• Problem to work on:
Write out exactly the lines below that run from the one containing "belt() head_rubies_left();" through the one containing "return low, high", both included, with no other lines.

• Material provided:
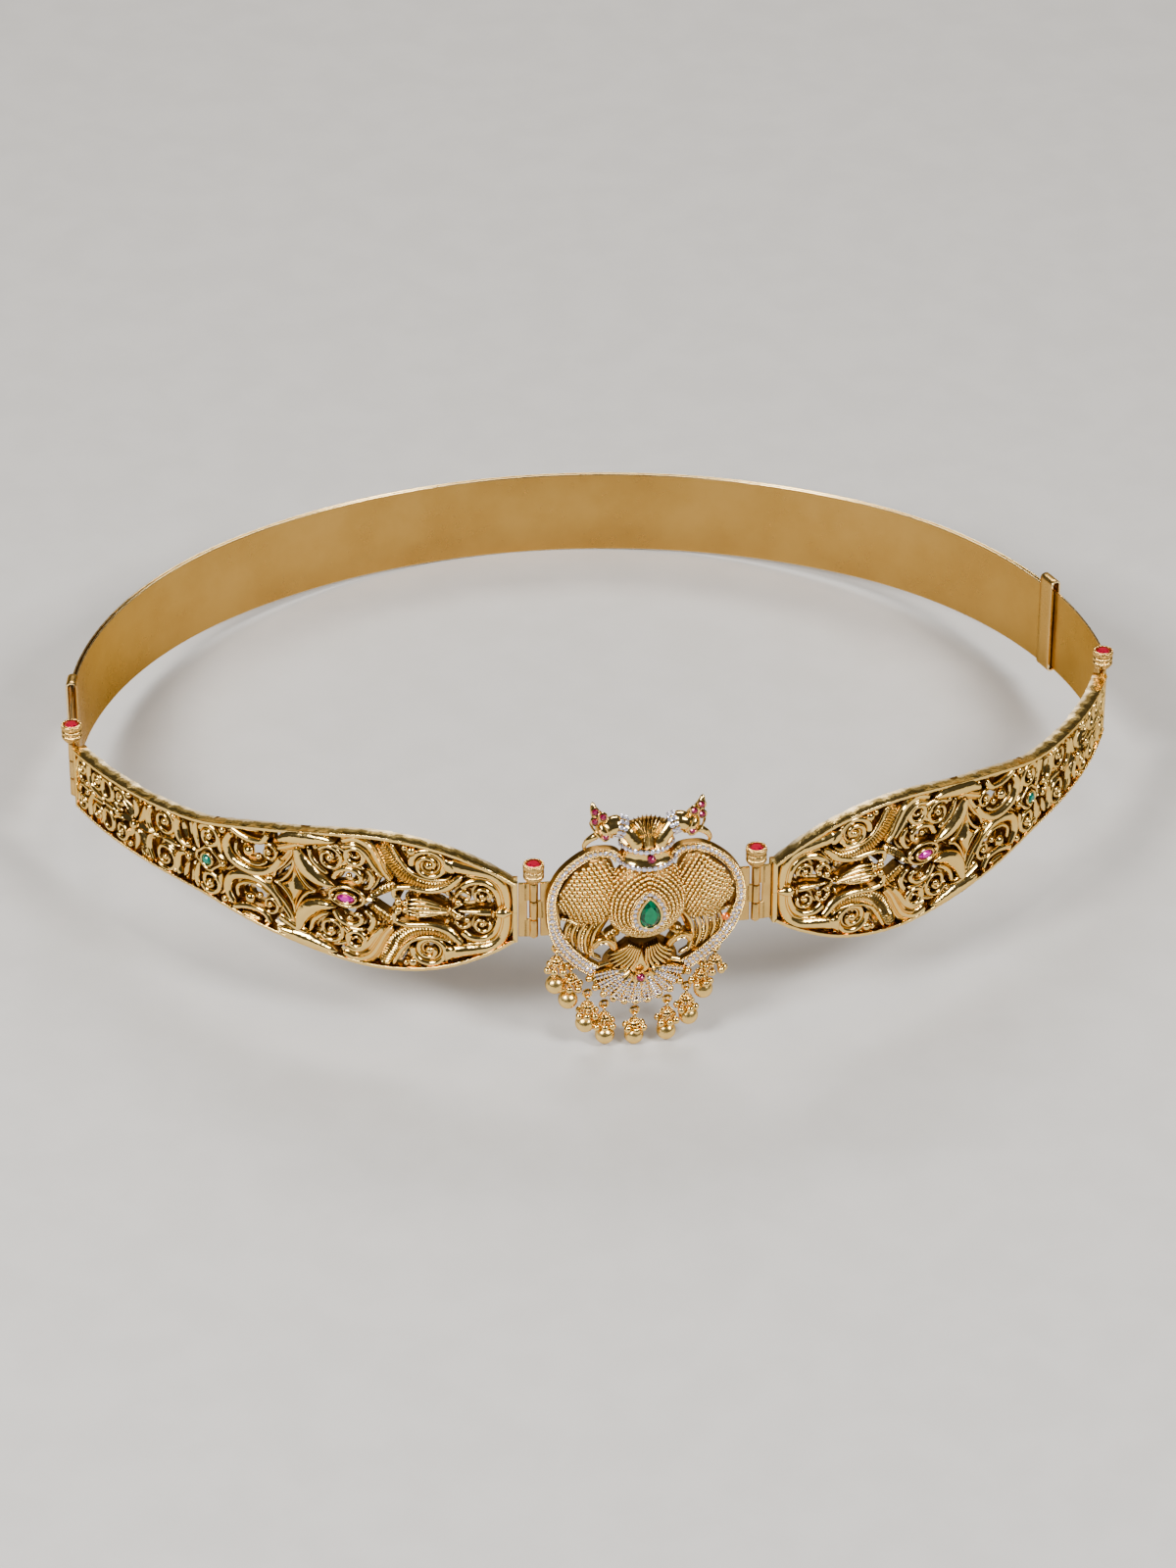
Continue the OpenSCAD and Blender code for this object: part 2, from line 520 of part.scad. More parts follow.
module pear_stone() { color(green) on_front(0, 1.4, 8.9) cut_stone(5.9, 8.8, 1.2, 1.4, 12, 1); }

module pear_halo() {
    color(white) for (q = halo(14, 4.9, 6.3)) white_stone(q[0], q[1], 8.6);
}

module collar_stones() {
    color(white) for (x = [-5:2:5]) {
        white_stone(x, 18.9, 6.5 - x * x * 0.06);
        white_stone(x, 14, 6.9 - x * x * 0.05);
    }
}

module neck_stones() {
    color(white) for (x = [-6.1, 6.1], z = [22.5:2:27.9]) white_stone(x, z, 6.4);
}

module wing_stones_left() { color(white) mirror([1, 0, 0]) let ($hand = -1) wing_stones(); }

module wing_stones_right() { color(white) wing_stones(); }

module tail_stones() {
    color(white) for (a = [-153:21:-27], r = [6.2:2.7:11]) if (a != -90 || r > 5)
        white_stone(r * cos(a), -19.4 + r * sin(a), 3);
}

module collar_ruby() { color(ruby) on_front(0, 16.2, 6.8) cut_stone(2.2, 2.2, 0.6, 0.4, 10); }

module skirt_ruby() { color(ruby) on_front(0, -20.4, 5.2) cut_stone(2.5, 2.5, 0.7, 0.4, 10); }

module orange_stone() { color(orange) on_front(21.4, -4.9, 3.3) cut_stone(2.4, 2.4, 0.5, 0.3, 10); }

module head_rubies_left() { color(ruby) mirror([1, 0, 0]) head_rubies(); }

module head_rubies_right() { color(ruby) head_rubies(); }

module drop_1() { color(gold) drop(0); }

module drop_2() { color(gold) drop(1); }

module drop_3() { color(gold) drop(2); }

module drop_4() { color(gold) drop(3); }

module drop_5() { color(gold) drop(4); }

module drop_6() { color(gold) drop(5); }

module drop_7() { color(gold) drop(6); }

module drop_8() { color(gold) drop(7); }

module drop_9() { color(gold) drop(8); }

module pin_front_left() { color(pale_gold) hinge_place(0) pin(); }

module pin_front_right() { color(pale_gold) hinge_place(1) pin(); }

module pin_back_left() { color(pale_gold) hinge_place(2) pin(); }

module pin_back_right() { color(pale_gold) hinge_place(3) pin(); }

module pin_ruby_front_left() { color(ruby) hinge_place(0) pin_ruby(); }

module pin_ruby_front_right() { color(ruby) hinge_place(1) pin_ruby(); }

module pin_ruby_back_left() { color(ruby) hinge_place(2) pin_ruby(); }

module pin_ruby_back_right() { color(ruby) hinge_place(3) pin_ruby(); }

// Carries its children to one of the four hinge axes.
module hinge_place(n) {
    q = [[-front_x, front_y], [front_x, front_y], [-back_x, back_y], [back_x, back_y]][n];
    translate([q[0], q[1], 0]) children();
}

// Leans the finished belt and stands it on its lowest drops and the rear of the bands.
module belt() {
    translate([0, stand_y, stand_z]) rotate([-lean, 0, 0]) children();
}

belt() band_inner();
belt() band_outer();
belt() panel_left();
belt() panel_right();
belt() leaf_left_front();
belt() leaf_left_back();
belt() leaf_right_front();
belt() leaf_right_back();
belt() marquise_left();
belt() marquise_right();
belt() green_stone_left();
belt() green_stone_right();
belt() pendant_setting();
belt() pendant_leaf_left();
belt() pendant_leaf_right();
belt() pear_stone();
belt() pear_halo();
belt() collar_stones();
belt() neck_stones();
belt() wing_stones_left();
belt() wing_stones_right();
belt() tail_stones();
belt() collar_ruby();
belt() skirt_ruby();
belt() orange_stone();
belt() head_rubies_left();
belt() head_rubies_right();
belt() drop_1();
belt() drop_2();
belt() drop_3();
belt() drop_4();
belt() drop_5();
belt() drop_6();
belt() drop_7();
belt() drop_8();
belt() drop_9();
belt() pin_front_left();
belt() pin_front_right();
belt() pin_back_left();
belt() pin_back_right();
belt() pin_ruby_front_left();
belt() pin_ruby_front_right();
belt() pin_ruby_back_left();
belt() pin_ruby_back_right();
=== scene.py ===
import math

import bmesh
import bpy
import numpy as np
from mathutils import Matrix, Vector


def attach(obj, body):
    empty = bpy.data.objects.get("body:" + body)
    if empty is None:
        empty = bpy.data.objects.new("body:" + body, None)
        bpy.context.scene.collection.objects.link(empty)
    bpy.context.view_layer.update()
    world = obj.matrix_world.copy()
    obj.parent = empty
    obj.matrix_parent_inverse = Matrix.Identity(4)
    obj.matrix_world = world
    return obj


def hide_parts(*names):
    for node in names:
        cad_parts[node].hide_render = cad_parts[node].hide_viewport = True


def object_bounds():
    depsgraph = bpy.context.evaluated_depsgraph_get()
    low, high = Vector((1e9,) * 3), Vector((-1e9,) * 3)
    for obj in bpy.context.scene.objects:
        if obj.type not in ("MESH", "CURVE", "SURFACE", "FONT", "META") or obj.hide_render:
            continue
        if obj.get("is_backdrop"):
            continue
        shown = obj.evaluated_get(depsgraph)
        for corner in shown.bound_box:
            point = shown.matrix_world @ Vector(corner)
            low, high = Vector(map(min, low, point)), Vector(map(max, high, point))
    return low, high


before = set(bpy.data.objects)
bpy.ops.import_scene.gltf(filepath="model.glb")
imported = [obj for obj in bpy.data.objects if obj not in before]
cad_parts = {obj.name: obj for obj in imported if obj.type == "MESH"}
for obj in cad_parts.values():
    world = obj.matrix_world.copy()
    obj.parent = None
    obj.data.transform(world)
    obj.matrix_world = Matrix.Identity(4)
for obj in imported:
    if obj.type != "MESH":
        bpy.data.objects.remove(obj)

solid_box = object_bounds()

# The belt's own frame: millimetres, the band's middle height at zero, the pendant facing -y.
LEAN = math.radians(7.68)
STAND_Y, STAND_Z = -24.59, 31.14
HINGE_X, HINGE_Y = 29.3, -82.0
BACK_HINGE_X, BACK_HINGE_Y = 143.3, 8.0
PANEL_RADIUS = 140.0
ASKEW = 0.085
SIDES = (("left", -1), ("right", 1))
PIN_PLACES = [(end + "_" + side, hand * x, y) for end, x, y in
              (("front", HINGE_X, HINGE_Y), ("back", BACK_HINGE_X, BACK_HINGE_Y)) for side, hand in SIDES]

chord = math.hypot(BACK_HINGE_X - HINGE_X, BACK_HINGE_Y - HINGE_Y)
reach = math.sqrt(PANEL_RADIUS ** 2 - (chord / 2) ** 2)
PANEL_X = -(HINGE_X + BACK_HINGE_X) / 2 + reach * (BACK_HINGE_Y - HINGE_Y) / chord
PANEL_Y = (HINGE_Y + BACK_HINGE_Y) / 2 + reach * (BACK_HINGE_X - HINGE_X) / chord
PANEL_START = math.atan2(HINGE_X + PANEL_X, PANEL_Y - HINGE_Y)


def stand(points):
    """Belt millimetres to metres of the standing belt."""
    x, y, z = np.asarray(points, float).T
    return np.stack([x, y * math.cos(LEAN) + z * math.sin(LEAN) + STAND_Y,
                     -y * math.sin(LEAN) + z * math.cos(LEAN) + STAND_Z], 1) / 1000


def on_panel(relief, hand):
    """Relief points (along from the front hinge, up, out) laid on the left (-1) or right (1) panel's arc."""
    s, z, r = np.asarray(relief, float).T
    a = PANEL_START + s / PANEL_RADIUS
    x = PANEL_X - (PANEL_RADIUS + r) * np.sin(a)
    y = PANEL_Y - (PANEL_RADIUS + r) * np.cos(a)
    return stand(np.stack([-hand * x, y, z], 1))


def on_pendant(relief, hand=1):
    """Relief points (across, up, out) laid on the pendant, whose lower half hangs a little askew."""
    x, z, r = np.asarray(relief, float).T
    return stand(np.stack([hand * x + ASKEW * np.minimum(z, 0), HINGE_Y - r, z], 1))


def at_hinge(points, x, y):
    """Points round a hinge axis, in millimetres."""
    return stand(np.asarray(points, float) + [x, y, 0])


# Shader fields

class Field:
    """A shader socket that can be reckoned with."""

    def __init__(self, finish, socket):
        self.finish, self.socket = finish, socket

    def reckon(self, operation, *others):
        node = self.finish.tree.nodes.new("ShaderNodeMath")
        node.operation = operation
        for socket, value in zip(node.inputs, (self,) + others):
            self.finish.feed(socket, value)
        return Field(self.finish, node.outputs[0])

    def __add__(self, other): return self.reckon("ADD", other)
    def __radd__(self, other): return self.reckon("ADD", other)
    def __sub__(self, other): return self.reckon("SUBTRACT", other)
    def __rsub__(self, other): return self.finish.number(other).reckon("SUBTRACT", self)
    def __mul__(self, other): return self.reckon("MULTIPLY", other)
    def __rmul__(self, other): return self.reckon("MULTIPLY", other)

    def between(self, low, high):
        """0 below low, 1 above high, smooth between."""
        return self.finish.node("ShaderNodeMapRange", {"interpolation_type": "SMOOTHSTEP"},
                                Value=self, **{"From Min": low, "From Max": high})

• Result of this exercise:
belt() head_rubies_left();
belt() head_rubies_right();
belt() drop_1();
belt() drop_2();
belt() drop_3();
belt() drop_4();
belt() drop_5();
belt() drop_6();
belt() drop_7();
belt() drop_8();
belt() drop_9();
belt() pin_front_left();
belt() pin_front_right();
belt() pin_back_left();
belt() pin_back_right();
belt() pin_ruby_front_left();
belt() pin_ruby_front_right();
belt() pin_ruby_back_left();
belt() pin_ruby_back_right();
=== scene.py ===
import math

import bmesh
import bpy
import numpy as np
from mathutils import Matrix, Vector


def attach(obj, body):
    empty = bpy.data.objects.get("body:" + body)
    if empty is None:
        empty = bpy.data.objects.new("body:" + body, None)
        bpy.context.scene.collection.objects.link(empty)
    bpy.context.view_layer.update()
    world = obj.matrix_world.copy()
    obj.parent = empty
    obj.matrix_parent_inverse = Matrix.Identity(4)
    obj.matrix_world = world
    return obj


def hide_parts(*names):
    for node in names:
        cad_parts[node].hide_render = cad_parts[node].hide_viewport = True


def object_bounds():
    depsgraph = bpy.context.evaluated_depsgraph_get()
    low, high = Vector((1e9,) * 3), Vector((-1e9,) * 3)
    for obj in bpy.context.scene.objects:
        if obj.type not in ("MESH", "CURVE", "SURFACE", "FONT", "META") or obj.hide_render:
            continue
        if obj.get("is_backdrop"):
            continue
        shown = obj.evaluated_get(depsgraph)
        for corner in shown.bound_box:
            point = shown.matrix_world @ Vector(corner)
            low, high = Vector(map(min, low, point)), Vector(map(max, high, point))
    return low, high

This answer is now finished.